Saudi Journal of Medicine and Medical Sciences

LETTER TO THE EDITOR
Year
: 2022  |  Volume : 10  |  Issue : 1  |  Page : 83-

Reply to the Letter to the Editor


Mohammed S Alshahrani 
 Department of Emergency Medicine, College of Medicine, Imam Abdulrahman Bin Faisal University, Dammam, Eastern Province, Saudi Arabia

Correspondence Address:
Mohammed S Alshahrani
Department of Emergency Medicine, College of Medicine, Imam Abdulrahman Bin Faisal University, Dammam, Eastern Province 31952
Saudi Arabia




How to cite this article:
Alshahrani MS. Reply to the Letter to the Editor.Saudi J Med Med Sci 2022;10:83-83


How to cite this URL:
Alshahrani MS. Reply to the Letter to the Editor. Saudi J Med Med Sci [serial online] 2022 [cited 2023 Feb 7 ];10:83-83
Available from: https://www.sjmms.net/text.asp?2022/10/1/83/335897


Full Text



Dear Editor,

We thank Dr. Raghuraman MS for his valuable comments on our manuscript titled “Ketamine for sickle cell vaso-occlusive crises: A systematic review”, and would like to add clarifications.

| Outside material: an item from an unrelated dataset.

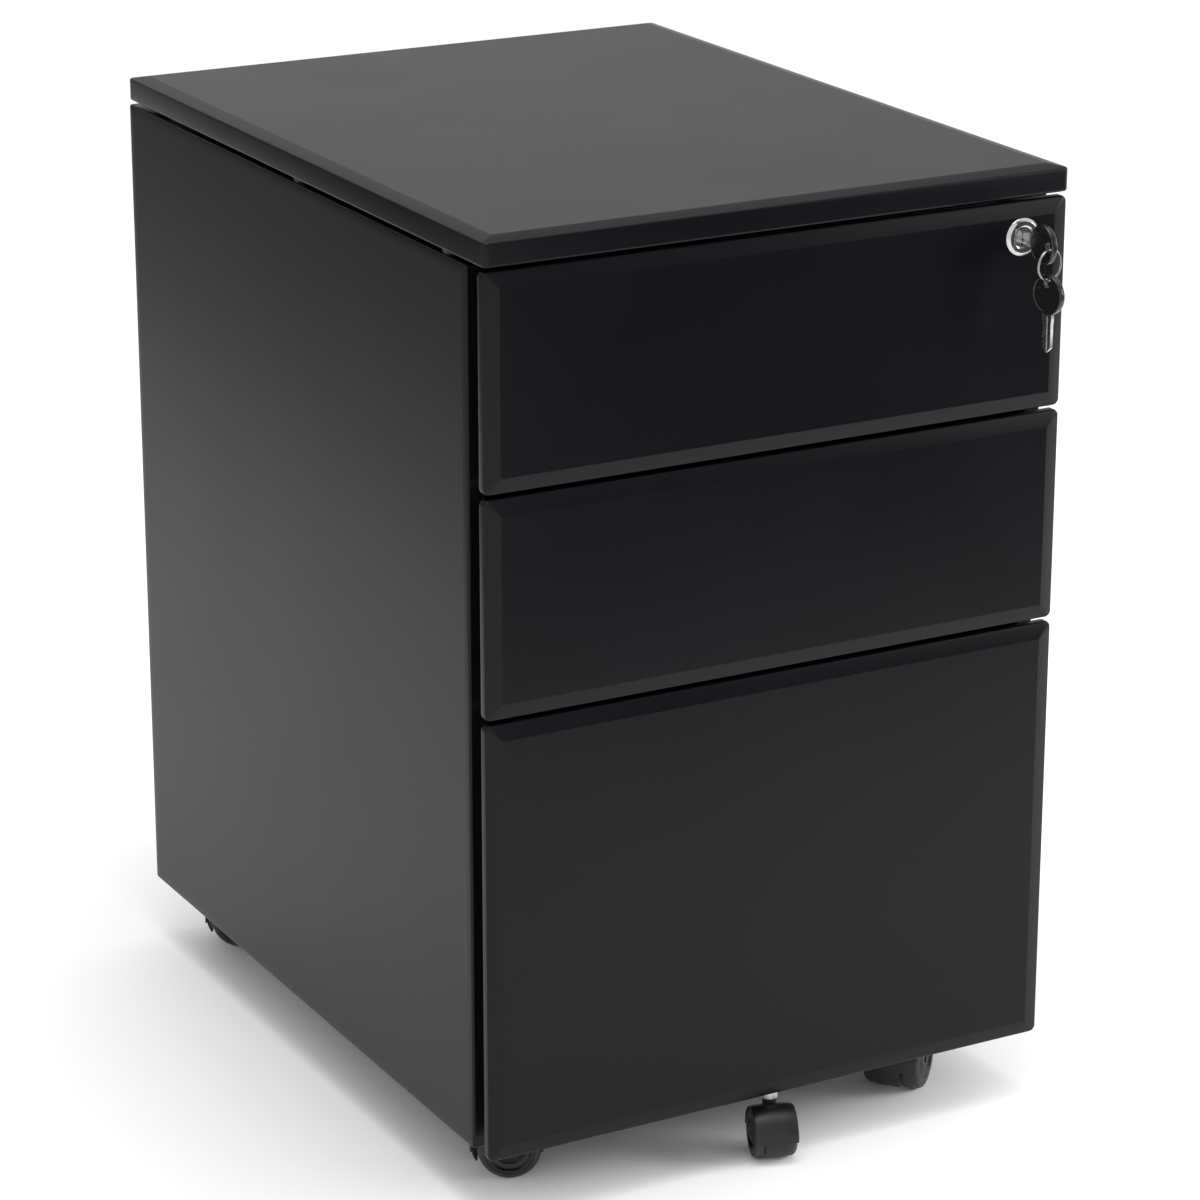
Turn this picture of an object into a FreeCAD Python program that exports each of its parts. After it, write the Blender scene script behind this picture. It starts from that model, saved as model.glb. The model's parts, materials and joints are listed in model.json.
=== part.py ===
import FreeCAD, Part

import math
import os

from FreeCAD import Placement, Rotation, Vector
import Sketcher

# A rolling pedestal cabinet: two box drawers over a file drawer in a folded steel carcase, a gang
# lock in the top drawer, twin-wheel casters under the corners and a fifth one under the file
# drawer. Millimetres, +Z up, the drawer fronts face -Y, and the floor is Z = 0.

doc = FreeCAD.newDocument("PedestalCabinet")
sheet = doc.addObject("Spreadsheet::Sheet", "Sizes")

SIZES = {
    # overall
    "cabinet_width": 390.0,
    "cabinet_depth": 503.0,
    "cabinet_height": 605.0,
    "sheet_metal": 1.0,
    # cap
    "cap_side_height": 14.3,
    "cap_rise": 2.2,
    "cap_rim": 10.0,
    "cap_corner": 3.5,
    "cap_return": 14.0,
    "cap_gap": 2.6,
    "cap_screw_from_back": 30.0,
    # drawer fronts
    "top_front_height": 129.4,
    "middle_front_height": 132.6,
    "front_gap": 2.6,
    "front_bevel": 9.75,
    "front_bevel_depth": 2.3,
    "front_corner": 4.0,
    "front_depth": 9.0,
    "front_return": 12.0,
    "finger_gap": 13.0,
    # carcase
    "upright_depth": 10.0,
    "upright_width": 30.0,
    "upright_metal": 1.5,
    "upright_end_gap": 4.0,
    "top_rail_height": 9.0,
    "top_rail_depth": 22.0,
    "base_recess": 8.0,
    "base_channel_width": 40.0,
    # ball slides
    "slide_width": 12.7,
    "slide_height": 42.0,
    "slide_metal": 1.2,
    "slide_start": 42.0,
    "slide_above_tray_floor": 10.0,
    "cabinet_member_flange": 8.9,
    "middle_member_height": 34.0,
    "middle_member_flange": 7.0,
    "middle_member_set_in": 3.8,
    "middle_member_front_gap": 1.0,
    "middle_member_back_gap": 10.0,
    "drawer_member_height": 24.0,
    "drawer_member_flange": 5.7,
    "box_slide_back_gap": 61.0,
    "file_slide_back_gap": 11.0,
    # trays
    "tray_headroom": 41.4,
    "box_tray_floor": 8.0,
    "file_tray_floor": 19.0,
    "tray_past_slide": 5.0,
    "file_rail_height": 26.0,
    "file_rail_above": 14.0,
    "file_rail_metal": 2.0,
    "file_rail_end_gap": 3.0,
    # lock gear
    "lock_from_side": 33.0,
    "lock_from_top": 21.0,
    "lock_barrel_radius": 8.0,
    "lock_barrel_length": 24.0,
    "bezel_radius": 11.6,
    "bezel_height": 3.0,
    "bezel_edge": 1.2,
    "plug_radius": 6.0,
    "plug_past_barrel": 0.6,
    "plug_recess": 0.4,
    "keyway_gap": 0.2,
    "running_clearance": 0.05,
    "lock_nut_radius": 12.0,
    "lock_nut_height": 4.0,
    "cam_arm": 16.0,
    "cam_metal": 2.2,
    "cam_pin_radius": 2.5,
    "cam_end_gap": 0.5,
    "bar_set_back": 31.0,
    "bar_metal": 3.0,
    "bar_width": 6.0,
    "bar_side_gap": 2.0,
    "bar_tail": 30.0,
    "shelf_past_pin": 2.0,
    "guide_gap": 0.3,
    "guide_wall": 2.0,
    "guide_height": 12.0,
    "guide_above_hook": 46.0,
    "hook_side_gap": 3.0,
    "hook_height": 10.0,
    "hook_clearance": 2.5,
    "catch_height": 12.0,
    "catch_side_gap": 1.5,
    "catch_above_tray_floor": 66.0,
    # keys
    "bow_standoff": 11.0,
    "bow_length": 24.0,
    "bow_thickness": 4.0,
    "bow_hole_inset": 5.0,
    "bow_hole_radius": 2.8,
    "blade_width": 8.0,
    "blade_thickness": 2.2,
    "blade_length": 23.0,
    "ring_radius": 9.2,
    "ring_wire": 0.8,
    "ring_gap": 0.5,
    "ring_turn": 10.0,
    # corner casters
    "caster_inset": 59.0,
    "front_caster_set_back": 63.0,
    "rear_caster_from_back": 40.0,
    "corner_wheel_radius": 19.6,
    "corner_wheel_width": 12.5,
    "corner_spine_width": 11.0,
    "corner_hood_shift": 1.5,
    "corner_hood_gap": 0.5,
    "corner_trail": 12.0,
    "corner_pin_radius": 3.5,
    "corner_tongue": 16.0,
    "corner_tongue_low": 7.0,
    "corner_hub_radius": 8.8,
    "corner_wheel_shoulder": 2.0,
    "corner_dish_radius": 14.0,
    "corner_wheel_hub_radius": 5.6,
    "front_left_trail_angle": 151.0,
    "front_right_trail_angle": 220.0,
    "rear_left_trail_angle": 151.0,
    "rear_right_trail_angle": 236.0,
    # fifth caster
    "fifth_caster_x": 5.7,
    "fifth_caster_set_back": 14.0,
    "fifth_wheel_radius": 15.6,
    "fifth_wheel_width": 8.7,
    "fifth_spine_width": 8.8,
    "fifth_hood_shift": 0.3,
    "fifth_hood_gap": 0.4,
    "fifth_trail": 8.2,
    "fifth_pin_radius": 3.0,
    "fifth_tongue": 15.0,
    "fifth_tongue_low": 5.0,
    "fifth_hub_radius": 7.0,
    "fifth_wheel_shoulder": 1.4,
    "fifth_dish_radius": 11.2,
    "fifth_wheel_hub_radius": 4.6,
    "fifth_trail_angle": 252.0,
    "fifth_stem_length": 8.0,
    "bracket_length": 56.0,
    "bracket_metal": 1.5,
    "bracket_gap": 0.3,
    # every caster
    "hood_wall": 1.5,
    "hood_skirt": 1.0,
    "wheel_side_gap": 0.4,
    "axle_radius": 2.5,
    "collar_radius": 5.2,
    "corner_collar_length": 5.9,
    "stem_step": 1.0,
    "stem_end_gap": 0.4,
    "stem_past_channel": 0.6,
    "stem_to_tray_gap": 0.4,
    "pin_above_axle": 2.0,
    "hood_boss_height": 2.0,
    # fastenings
    "screw_radius": 2.0,
    "screw_head_radius": 4.0,
    "screw_head_height": 1.8,
    "screw_past_sheet": 2.0,
    # sizes that follow from others
    "corner_hood_inner": "=corner_wheel_radius + corner_hood_shift + corner_hood_gap",
    "fifth_hood_inner": "=fifth_wheel_radius + fifth_hood_shift + fifth_hood_gap",
    "corner_hood_top": "=corner_wheel_radius + corner_hood_inner + hood_wall",
    "fifth_hood_top": "=fifth_wheel_radius + fifth_hood_inner + hood_wall",
    "floor_clearance": "=corner_hood_top + hood_boss_height + stem_end_gap"
                       " + corner_collar_length - base_recess",
    "base_channel_height": "=file_tray_floor - base_recess - sheet_metal"
                           " - stem_past_channel - stem_to_tray_gap",
}
PAST = "1"  # how far a cutting shape runs past the face that it cuts
RIVETS_PER_SIDE = 4
SCREW_SHARES = ("0.2", "0.8")  # heights of the screws in a tray's front wall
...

We do acknowledge that the included studies had substantial heterogeneity in terms of comparative arms, indications for the use, dosage, and groups of patients included, which was also the reason a meta-analysis could not be performed.

The efficacy and safety of ketamine analgesic sub-dissociative dose has been proven in multiple clinical trials, but few such studies included sickle cell disease (SCD) patients with vaso-occlusive painful crises (VOC). The conclusion of our systematic review that inadequate evidence was available to confirm the efficacy and safety of ketamine was only based on that indication. Nonetheless, since the publication of the systematic review, a large randomized trial has been published that assessed the efficacy and safety of ketamine compared to morphine in adult SCD patients with VOC who presented to the emergency department. The primary outcome of this study was the mean difference in the Numerical Pain Rating scale score over 2 h: no difference was noted between the two groups. However, a meaningful pain reduction in the ketamine arm with no increase in drug-related adverse effects, led the authors to conclude that ketamine is an effective analgesic in SCD patients with VOC with a good safety profile.[1]

Financial support and sponsorship

Nil.

Conflicts of interest

There are no conflicts of interest.

References

1Alshahrani MS, AlSulaibikh AH, ElTahan MR, AlFaraj SZ, Asonto LP, AlMulhim AA, et al. Ketamine administration for acute painful sickle cell crisis: A randomized controlled trial. Acad Emerg Med. 2021 Aug 27. doi: 10.1111/acem.14382. Online ahead of print.